Потом Винсент Ван Гог нашел себе новую даму сердца. Однако его выбор окончательно настроил всех членов семьи против него. Ведь объектом обожания художника стала проститутка из Гааги по имени Христина. Винсент встретил ее на улице и почти сразу предложил переехать к нему вместе с детьми. Из уличной женщины он хотел сделать приличную мать семейства. Их встречу Ван Гог описывал так:
«И видит Бог, искать пришлось недолго. Я нашел женщину — немолодую, некрасивую, даже ничем не примечательную. Впрочем, может быть, тебе это все-таки интересно. Она была довольно высокой и плотной, руки у нее были не как у дамы, у К. например, а как у человека, который много работает; но она не была ни груба, ни вульгарна, и в ней было что-то очень женственное.

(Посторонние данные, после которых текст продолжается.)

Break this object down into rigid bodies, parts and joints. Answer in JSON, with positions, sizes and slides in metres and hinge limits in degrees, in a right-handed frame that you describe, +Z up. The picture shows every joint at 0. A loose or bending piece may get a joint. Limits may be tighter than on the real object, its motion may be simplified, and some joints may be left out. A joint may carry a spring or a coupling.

Она напомнила мне некоторые любопытные фигуры Шардена, Фрера или, быть может, Яна Стена — в общем, то, что французы называют „une ouvriere“. Она пережила немало невзгод — это было видно, жизнь не баловала ее. Нет, нет, в ней вовсе не было ничего выдающегося, ничего особенного, ничего необычного. „Любая женщина в любом возрасте, если она любит и если в ней есть доброта, может дать мужчине если уж не бесконечность мгновения, то мгновение бесконечности“.

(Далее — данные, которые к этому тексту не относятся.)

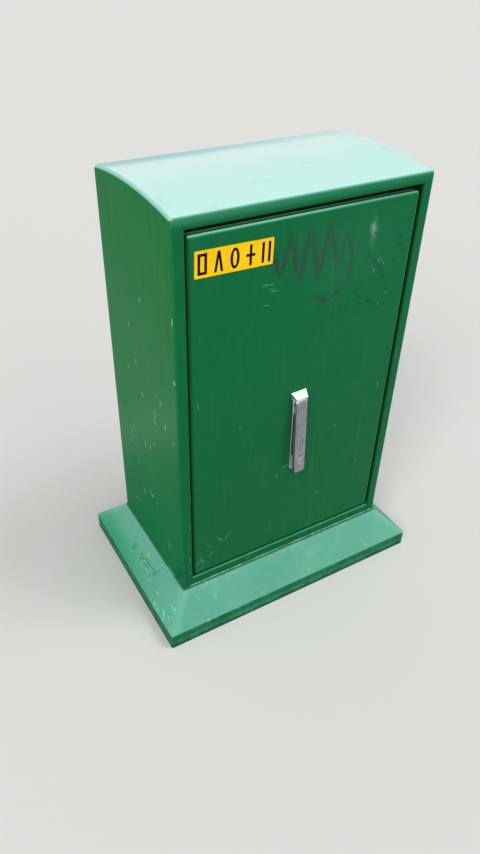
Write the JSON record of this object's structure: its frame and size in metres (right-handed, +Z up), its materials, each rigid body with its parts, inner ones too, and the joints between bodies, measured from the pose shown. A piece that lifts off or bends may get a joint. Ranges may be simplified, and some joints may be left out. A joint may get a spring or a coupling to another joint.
{
  "type": "roadside utility cabinet",
  "caption": "Upright outdoor service cabinet with an arched roof, one hinged door with a recessed swing handle and rod lock, and a flared plinth.",
  "frame": {"origin": "on the ground, in the middle of the plinth", "axes": "+Z up, +X to the right along the front as seen from the front, +Y towards the back"},
  "size_m": [0.736, 0.492, 1.0656],
  "materials": {
    "green_moulding": "weathered gloss, chalked on top",
    "rubber_seal": "matt",
    "zinc_steel": "bright zinc",
    "galvanised_sheet": "galvanised",
    "grey_casting": "satin grey coat, worn",
    "cylinder_nickel": "dull nickel",
    "brass": "dull",
    "black_plastic": "fine texture",
    "beige_plastic": "fine texture",
    "red_plastic": "satin",
    "plate_yellow": "faded satin"
  },
  "bodies": {
    "frame": {"plinth": "green_moulding", "base_seal": "rubber_seal", "cabinet_shell": "green_moulding", "body_bolts": "zinc_steel", "body_nuts": "zinc_steel", "gland_plate": "galvanised_sheet", "gland_plate_screws": "zinc_steel", "cable_glands": "black_plastic", "gland_nuts": "black_plastic", "door_gasket": "rubber_seal", "upper_hinge_frame_leaf": "grey_casting", "lower_hinge_frame_leaf": "grey_casting", "upper_hinge_pin": "zinc_steel", "lower_hinge_pin": "zinc_steel", "hinge_foot_screws": "zinc_steel", "equipment_plate": "galvanised_sheet", "equipment_plate_screws": "zinc_steel", "upper_rail": "zinc_steel", "lower_rail": "zinc_steel", "rail_screws": "zinc_steel", "upper_terminal_strip": "beige_plastic", "lower_terminal_strip": "beige_plastic", "earth_bar_insulators": "red_plastic", "earth_bar": "brass", "earth_bar_screws": "zinc_steel"},
    "door": {"door_panel": "green_moulding", "upper_hinge_door_leaf": "grey_casting", "lower_hinge_door_leaf": "grey_casting", "hinge_leaf_screws": "zinc_steel", "number_plate": "plate_yellow", "handle_dish": "grey_casting", "dish_screws": "zinc_steel", "lock_case": "grey_casting", "lock_case_screws": "zinc_steel", "lock_cover": "zinc_steel", "lock_cover_screws": "zinc_steel", "upper_rod_guide": "black_plastic", "lower_rod_guide": "black_plastic", "rod_guide_screws": "zinc_steel"},
    "spindle": {"handle_spindle": "zinc_steel", "lock_pinion": "zinc_steel"},
    "lever": {"handle_lever": "grey_casting", "lever_pin": "zinc_steel", "lock_cylinder": "cylinder_nickel"},
    "key_plug": {"key_plug": "cylinder_nickel"},
    "keyhole_cover": {"keyhole_cover": "grey_casting"},
    "upper_rod": {"upper_rod": "zinc_steel"},
    "lower_rod": {"lower_rod": "zinc_steel"}
  },
  "joints": [
    {"name": "door_swing", "type": "hinge", "parent": "frame", "child": "door", "pos_m": [-0.257, -0.1665, 0.583], "axis": [0, 0, -1], "range_deg": [0, 105]},
    {"name": "handle_turn", "type": "hinge", "parent": "door", "child": "spindle", "pos_m": [0.0035, -0.1765, 0.579], "axis": [0, -1, 0], "range_deg": [0, 90]},
    {"name": "handle_tilt", "type": "hinge", "parent": "spindle", "child": "lever", "pos_m": [0.0035, -0.189, 0.579], "axis": [-0.999, 0, -0.0436], "range_deg": [0, 25]},
    {"name": "key_turn", "type": "hinge", "parent": "lever", "child": "key_plug", "pos_m": [0.01004, -0.1875, 0.42914], "axis": [0, -1, 0], "range_deg": [0, 90]},
    {"name": "cover_swing", "type": "hinge", "parent": "lever", "child": "keyhole_cover", "pos_m": [0.00913, -0.1945, 0.45012], "axis": [0, -1, 0], "range_deg": [0, 180]},
    {"name": "upper_rod_slide", "type": "slide", "parent": "door", "child": "upper_rod", "axis": [0, 0, -1], "range_m": [0, 0.0201]},
    {"name": "lower_rod_slide", "type": "slide", "parent": "door", "child": "lower_rod", "axis": [0, 0, 1], "range_m": [0, 0.0201]}
  ],
  "couplings": [
    {"joint": "upper_rod_slide", "follows": "handle_turn", "m_per_rad": 0.01275},
    {"joint": "lower_rod_slide", "follows": "handle_turn", "m_per_rad": 0.01275}
  ]
}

Тео, для меня в этой некоторой бесцветности, присущей тому, кто не избалован жизнью, заключено удивительное очарование! О, это очарование было и в ней, я даже видел в ней что-то от Фейен-Перрена или Перуджино. Видишь ли, я ведь не совсем невинный птенчик или младенец в люльке. Уже не первый раз я вынужден уступать этому влечению. Да, влечению и любви к тем женщинам, которых так проклинают, осуждают и обливают презрением священники с церковной кафедры. Я же не проклинаю, не осуждаю и не презираю их. Мне уже около тридцати, так неужели ты думаешь, я никогда не испытывал потребности в любви?